● TASK INSTRUCTIONS
Go through the listing and copy each line with the string "scene".
>>>
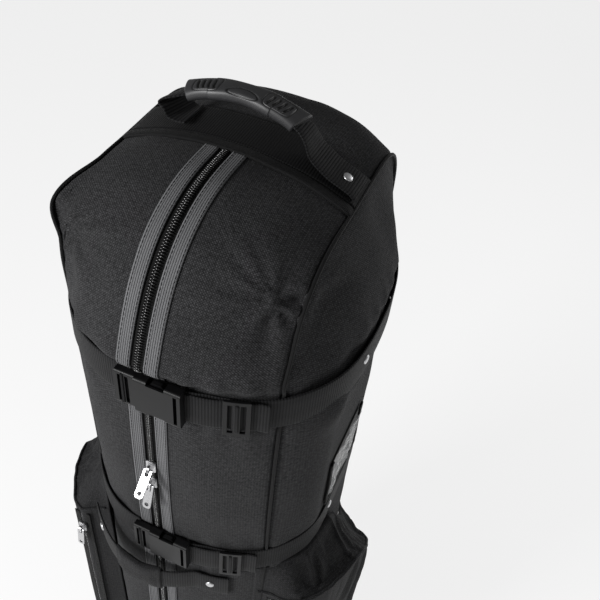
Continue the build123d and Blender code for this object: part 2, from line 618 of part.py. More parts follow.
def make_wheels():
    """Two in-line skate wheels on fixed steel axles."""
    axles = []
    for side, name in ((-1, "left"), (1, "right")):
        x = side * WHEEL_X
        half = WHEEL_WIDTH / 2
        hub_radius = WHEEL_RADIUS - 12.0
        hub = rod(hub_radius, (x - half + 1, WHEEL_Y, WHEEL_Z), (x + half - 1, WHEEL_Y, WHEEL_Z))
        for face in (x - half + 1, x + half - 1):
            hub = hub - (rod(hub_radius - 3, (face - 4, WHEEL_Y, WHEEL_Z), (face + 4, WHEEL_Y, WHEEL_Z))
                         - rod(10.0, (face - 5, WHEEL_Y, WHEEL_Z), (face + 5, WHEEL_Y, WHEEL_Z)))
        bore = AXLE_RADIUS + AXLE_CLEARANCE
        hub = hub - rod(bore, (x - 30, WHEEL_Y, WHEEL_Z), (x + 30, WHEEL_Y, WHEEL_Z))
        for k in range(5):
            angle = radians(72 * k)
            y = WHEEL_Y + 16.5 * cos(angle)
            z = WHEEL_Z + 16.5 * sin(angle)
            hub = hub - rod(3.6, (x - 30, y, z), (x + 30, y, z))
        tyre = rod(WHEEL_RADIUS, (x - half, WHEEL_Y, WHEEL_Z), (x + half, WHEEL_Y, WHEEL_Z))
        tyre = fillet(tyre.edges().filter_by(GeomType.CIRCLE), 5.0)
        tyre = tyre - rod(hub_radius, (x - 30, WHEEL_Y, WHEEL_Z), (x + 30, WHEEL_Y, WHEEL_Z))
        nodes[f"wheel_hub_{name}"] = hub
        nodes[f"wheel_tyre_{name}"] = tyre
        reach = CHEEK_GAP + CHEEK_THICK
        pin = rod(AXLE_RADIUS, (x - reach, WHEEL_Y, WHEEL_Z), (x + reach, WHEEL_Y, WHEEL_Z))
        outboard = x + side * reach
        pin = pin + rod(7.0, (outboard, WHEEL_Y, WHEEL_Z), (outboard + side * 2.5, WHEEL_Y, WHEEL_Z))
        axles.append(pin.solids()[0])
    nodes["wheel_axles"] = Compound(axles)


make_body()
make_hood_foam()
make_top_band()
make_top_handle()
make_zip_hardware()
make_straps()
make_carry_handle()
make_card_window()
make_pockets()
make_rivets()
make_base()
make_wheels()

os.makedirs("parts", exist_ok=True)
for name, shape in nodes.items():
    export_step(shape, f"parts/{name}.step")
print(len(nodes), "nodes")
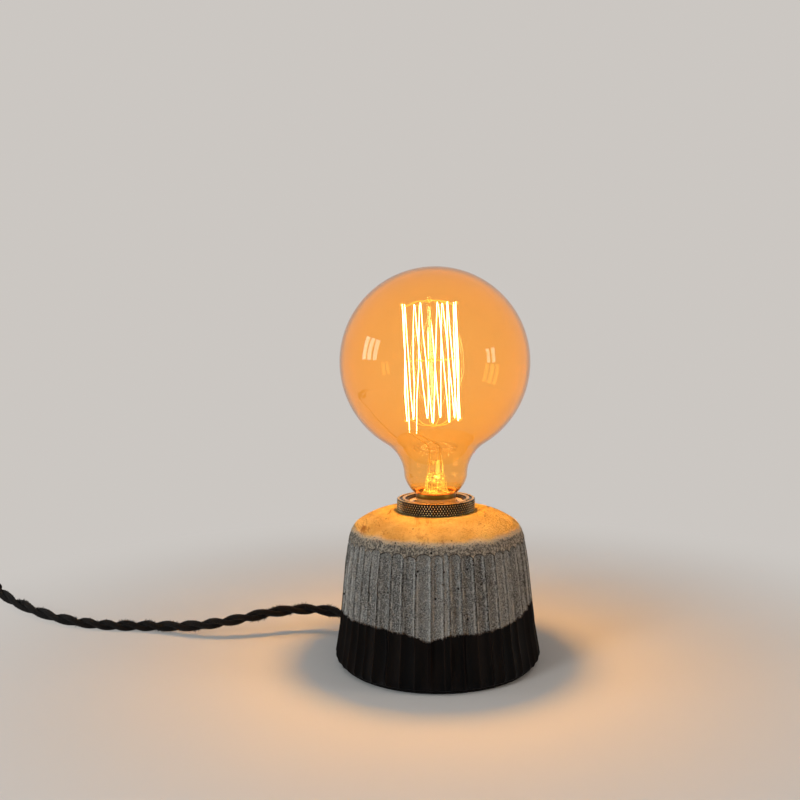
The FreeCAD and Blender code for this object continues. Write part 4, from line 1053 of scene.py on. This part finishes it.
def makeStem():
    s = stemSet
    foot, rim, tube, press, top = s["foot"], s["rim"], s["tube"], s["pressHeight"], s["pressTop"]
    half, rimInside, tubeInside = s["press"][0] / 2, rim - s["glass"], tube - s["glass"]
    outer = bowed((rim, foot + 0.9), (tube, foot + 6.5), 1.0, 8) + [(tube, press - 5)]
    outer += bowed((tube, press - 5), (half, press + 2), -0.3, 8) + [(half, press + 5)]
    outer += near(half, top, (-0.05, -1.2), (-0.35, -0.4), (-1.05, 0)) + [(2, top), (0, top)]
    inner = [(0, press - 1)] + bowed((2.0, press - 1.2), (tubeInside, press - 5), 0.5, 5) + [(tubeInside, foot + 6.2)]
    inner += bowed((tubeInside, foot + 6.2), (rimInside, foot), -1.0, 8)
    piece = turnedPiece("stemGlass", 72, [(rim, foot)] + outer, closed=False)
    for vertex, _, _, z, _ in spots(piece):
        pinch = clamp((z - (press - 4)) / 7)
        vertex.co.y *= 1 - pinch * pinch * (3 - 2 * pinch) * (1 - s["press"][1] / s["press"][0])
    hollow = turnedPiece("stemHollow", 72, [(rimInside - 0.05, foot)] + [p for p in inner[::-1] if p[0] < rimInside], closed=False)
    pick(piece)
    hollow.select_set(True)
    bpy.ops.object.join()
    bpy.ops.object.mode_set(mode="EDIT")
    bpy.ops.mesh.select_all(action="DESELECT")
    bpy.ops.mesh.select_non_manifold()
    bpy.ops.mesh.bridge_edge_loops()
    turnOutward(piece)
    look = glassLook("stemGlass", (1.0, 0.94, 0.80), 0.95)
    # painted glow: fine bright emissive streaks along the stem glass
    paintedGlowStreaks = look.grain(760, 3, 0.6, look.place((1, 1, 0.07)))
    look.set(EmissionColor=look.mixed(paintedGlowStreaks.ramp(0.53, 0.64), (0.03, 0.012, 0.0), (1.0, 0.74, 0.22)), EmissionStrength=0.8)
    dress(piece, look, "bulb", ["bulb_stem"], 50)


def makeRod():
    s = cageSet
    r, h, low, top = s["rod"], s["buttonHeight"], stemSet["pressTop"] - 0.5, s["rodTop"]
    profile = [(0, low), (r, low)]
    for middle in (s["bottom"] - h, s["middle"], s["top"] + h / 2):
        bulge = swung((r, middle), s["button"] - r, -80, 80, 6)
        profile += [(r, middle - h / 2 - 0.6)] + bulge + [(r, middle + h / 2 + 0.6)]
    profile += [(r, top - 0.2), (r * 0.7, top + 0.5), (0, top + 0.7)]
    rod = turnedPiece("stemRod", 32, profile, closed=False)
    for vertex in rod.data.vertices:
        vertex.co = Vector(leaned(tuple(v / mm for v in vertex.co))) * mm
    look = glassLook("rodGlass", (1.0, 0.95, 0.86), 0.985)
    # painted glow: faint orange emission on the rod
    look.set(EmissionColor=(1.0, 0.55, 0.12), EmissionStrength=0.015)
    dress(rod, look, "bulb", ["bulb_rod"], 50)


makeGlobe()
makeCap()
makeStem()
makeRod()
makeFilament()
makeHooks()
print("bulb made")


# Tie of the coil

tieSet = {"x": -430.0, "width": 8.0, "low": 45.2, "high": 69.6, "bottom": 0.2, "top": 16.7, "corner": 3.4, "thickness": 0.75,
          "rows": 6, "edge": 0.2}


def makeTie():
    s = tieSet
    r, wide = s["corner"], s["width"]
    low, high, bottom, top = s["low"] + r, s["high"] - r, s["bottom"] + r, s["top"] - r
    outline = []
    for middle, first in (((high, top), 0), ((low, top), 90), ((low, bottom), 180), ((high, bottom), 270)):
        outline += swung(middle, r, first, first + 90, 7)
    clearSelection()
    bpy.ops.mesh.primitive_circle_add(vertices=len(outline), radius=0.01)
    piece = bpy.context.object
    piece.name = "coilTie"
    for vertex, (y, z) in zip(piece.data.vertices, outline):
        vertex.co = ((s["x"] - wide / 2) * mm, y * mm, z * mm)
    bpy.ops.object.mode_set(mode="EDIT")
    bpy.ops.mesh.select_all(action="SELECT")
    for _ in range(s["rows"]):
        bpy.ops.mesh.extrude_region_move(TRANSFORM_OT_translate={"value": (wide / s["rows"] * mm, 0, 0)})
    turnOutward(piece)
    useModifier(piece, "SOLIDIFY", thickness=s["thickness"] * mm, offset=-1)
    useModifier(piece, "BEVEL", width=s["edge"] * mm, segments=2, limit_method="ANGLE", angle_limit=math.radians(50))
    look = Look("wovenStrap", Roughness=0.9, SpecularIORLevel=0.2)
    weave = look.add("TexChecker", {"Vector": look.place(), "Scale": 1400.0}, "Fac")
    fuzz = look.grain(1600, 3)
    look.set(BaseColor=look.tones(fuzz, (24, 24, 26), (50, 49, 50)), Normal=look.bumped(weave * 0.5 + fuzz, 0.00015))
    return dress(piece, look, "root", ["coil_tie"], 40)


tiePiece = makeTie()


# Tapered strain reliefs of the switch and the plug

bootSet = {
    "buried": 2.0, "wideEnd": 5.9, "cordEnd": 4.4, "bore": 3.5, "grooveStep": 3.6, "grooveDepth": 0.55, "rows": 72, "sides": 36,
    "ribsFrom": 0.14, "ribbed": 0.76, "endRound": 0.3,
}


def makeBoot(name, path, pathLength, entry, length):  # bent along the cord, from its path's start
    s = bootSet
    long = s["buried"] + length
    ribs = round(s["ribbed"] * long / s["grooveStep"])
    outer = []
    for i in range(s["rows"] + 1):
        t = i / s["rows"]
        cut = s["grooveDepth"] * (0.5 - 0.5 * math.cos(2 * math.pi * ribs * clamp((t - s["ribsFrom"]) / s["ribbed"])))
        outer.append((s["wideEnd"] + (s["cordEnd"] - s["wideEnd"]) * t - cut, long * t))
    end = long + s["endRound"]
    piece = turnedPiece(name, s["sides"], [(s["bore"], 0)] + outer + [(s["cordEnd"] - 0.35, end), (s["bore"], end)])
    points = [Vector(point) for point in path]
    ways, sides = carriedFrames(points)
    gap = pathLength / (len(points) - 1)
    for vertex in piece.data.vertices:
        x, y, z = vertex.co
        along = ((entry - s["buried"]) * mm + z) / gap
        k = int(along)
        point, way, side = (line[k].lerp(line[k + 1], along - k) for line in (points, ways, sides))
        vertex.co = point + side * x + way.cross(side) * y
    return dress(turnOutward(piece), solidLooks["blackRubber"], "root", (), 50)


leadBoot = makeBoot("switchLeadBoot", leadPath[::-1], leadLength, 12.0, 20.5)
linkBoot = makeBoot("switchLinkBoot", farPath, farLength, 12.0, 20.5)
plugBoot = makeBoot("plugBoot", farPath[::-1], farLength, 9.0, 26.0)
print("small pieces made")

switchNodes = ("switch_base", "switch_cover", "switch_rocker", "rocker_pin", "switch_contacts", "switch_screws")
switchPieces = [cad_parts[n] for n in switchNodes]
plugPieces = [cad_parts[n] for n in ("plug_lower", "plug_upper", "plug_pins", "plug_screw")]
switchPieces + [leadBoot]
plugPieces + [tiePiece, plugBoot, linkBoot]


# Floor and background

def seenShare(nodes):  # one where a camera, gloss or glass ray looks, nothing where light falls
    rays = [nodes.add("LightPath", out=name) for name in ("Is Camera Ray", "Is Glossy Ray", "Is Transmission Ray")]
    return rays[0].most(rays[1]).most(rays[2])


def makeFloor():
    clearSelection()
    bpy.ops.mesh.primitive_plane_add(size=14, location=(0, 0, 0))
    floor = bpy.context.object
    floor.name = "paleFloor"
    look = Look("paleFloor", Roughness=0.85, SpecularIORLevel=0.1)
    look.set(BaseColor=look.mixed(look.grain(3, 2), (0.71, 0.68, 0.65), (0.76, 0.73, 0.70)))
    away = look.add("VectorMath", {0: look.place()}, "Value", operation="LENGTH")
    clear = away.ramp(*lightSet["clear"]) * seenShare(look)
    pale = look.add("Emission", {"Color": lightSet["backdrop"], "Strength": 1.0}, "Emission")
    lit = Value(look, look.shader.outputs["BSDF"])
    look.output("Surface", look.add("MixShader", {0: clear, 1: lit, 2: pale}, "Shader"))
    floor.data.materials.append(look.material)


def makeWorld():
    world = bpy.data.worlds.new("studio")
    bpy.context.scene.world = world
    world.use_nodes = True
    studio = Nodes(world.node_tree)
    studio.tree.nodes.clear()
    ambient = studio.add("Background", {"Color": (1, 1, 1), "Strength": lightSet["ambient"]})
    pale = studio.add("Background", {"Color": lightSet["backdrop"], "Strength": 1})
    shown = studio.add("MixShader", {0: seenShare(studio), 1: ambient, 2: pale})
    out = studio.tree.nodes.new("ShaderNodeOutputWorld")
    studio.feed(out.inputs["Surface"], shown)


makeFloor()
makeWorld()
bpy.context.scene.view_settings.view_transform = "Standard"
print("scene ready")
<<<
● CORRECT ANSWER
The FreeCAD and Blender code for this object continues. Write part 4, from line 1053 of scene.py on. This part finishes it.
    bpy.context.scene.world = world
bpy.context.scene.view_settings.view_transform = "Standard"
print("scene ready")